### [TO DO]
Provide the data again in its entirety, exactly as given.

============================================================

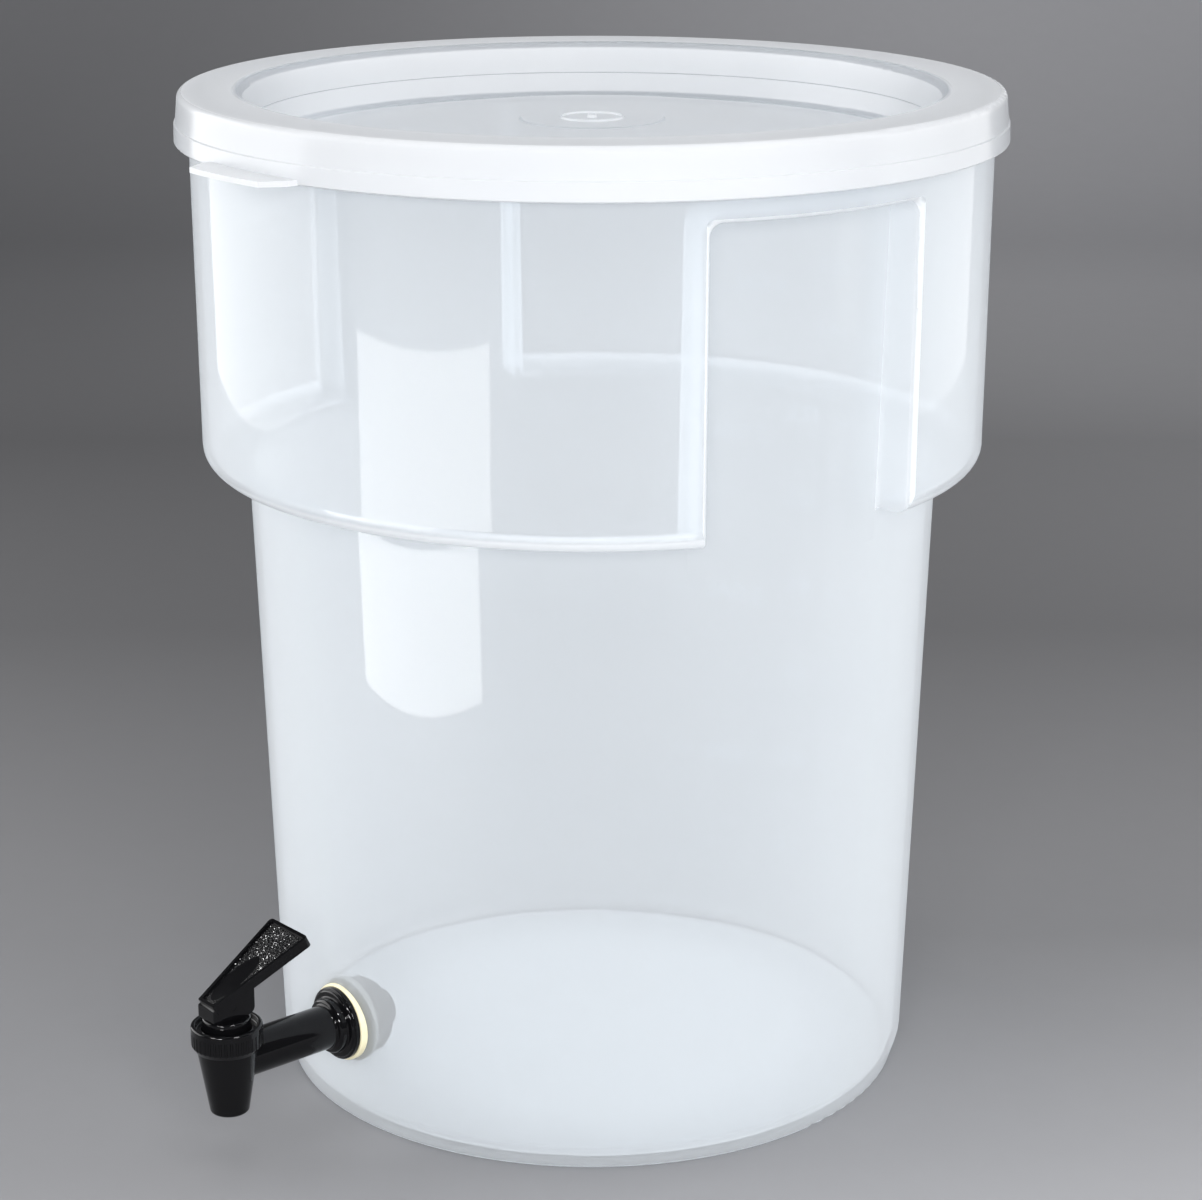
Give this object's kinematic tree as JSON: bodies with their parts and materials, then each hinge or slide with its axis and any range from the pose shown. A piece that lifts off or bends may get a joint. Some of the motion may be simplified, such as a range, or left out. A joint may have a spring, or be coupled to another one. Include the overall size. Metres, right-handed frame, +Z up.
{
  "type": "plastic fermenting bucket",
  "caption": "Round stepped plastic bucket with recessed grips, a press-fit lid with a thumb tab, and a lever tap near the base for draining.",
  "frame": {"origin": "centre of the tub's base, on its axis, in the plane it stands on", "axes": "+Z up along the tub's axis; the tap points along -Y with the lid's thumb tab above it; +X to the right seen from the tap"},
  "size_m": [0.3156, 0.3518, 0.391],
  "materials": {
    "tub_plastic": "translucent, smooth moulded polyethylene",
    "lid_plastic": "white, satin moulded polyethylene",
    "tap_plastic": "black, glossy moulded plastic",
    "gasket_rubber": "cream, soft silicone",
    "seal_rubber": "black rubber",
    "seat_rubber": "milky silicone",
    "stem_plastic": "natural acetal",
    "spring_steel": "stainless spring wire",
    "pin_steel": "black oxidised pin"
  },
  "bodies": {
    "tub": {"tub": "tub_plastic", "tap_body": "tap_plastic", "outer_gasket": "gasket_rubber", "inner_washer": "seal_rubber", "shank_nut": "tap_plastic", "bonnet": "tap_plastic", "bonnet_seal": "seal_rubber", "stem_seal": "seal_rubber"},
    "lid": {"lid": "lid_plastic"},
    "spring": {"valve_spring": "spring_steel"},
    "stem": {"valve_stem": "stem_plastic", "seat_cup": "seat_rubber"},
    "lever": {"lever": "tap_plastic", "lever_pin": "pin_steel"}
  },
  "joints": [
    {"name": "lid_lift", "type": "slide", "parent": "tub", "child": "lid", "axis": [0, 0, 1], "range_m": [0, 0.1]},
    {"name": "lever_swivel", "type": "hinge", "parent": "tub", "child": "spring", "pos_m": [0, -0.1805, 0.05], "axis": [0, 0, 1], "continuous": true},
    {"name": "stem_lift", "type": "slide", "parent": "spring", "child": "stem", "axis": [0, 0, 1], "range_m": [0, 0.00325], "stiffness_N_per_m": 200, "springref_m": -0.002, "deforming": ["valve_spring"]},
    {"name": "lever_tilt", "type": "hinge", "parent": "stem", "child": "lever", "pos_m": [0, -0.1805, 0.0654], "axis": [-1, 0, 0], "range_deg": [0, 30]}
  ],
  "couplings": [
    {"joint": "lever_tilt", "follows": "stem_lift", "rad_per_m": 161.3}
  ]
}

============================================================

### [COMPLETE ANSWER]
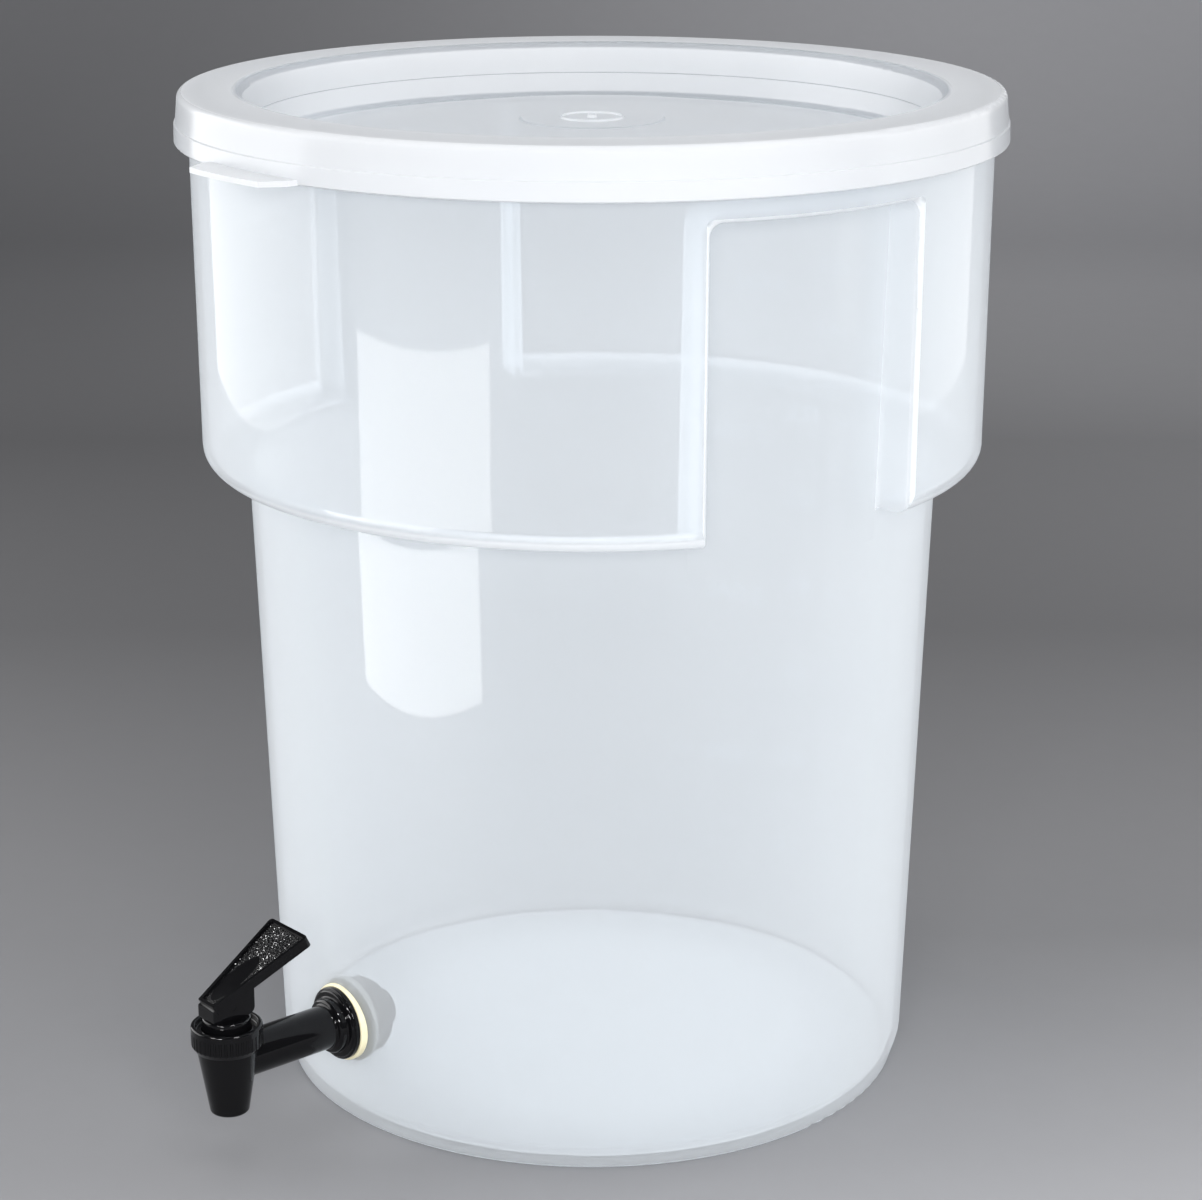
Give this object's kinematic tree as JSON: bodies with their parts and materials, then each hinge or slide with its axis and any range from the pose shown. A piece that lifts off or bends may get a joint. Some of the motion may be simplified, such as a range, or left out. A joint may have a spring, or be coupled to another one. Include the overall size. Metres, right-handed frame, +Z up.
{
  "type": "plastic fermenting bucket",
  "caption": "Round stepped plastic bucket with recessed grips, a press-fit lid with a thumb tab, and a lever tap near the base for draining.",
  "frame": {"origin": "centre of the tub's base, on its axis, in the plane it stands on", "axes": "+Z up along the tub's axis; the tap points along -Y with the lid's thumb tab above it; +X to the right seen from the tap"},
  "size_m": [0.3156, 0.3518, 0.391],
  "materials": {
    "tub_plastic": "translucent, smooth moulded polyethylene",
    "lid_plastic": "white, satin moulded polyethylene",
    "tap_plastic": "black, glossy moulded plastic",
    "gasket_rubber": "cream, soft silicone",
    "seal_rubber": "black rubber",
    "seat_rubber": "milky silicone",
    "stem_plastic": "natural acetal",
    "spring_steel": "stainless spring wire",
    "pin_steel": "black oxidised pin"
  },
  "bodies": {
    "tub": {"tub": "tub_plastic", "tap_body": "tap_plastic", "outer_gasket": "gasket_rubber", "inner_washer": "seal_rubber", "shank_nut": "tap_plastic", "bonnet": "tap_plastic", "bonnet_seal": "seal_rubber", "stem_seal": "seal_rubber"},
    "lid": {"lid": "lid_plastic"},
    "spring": {"valve_spring": "spring_steel"},
    "stem": {"valve_stem": "stem_plastic", "seat_cup": "seat_rubber"},
    "lever": {"lever": "tap_plastic", "lever_pin": "pin_steel"}
  },
  "joints": [
    {"name": "lid_lift", "type": "slide", "parent": "tub", "child": "lid", "axis": [0, 0, 1], "range_m": [0, 0.1]},
    {"name": "lever_swivel", "type": "hinge", "parent": "tub", "child": "spring", "pos_m": [0, -0.1805, 0.05], "axis": [0, 0, 1], "continuous": true},
    {"name": "stem_lift", "type": "slide", "parent": "spring", "child": "stem", "axis": [0, 0, 1], "range_m": [0, 0.00325], "stiffness_N_per_m": 200, "springref_m": -0.002, "deforming": ["valve_spring"]},
    {"name": "lever_tilt", "type": "hinge", "parent": "stem", "child": "lever", "pos_m": [0, -0.1805, 0.0654], "axis": [-1, 0, 0], "range_deg": [0, 30]}
  ],
  "couplings": [
    {"joint": "lever_tilt", "follows": "stem_lift", "rad_per_m": 161.3}
  ]
}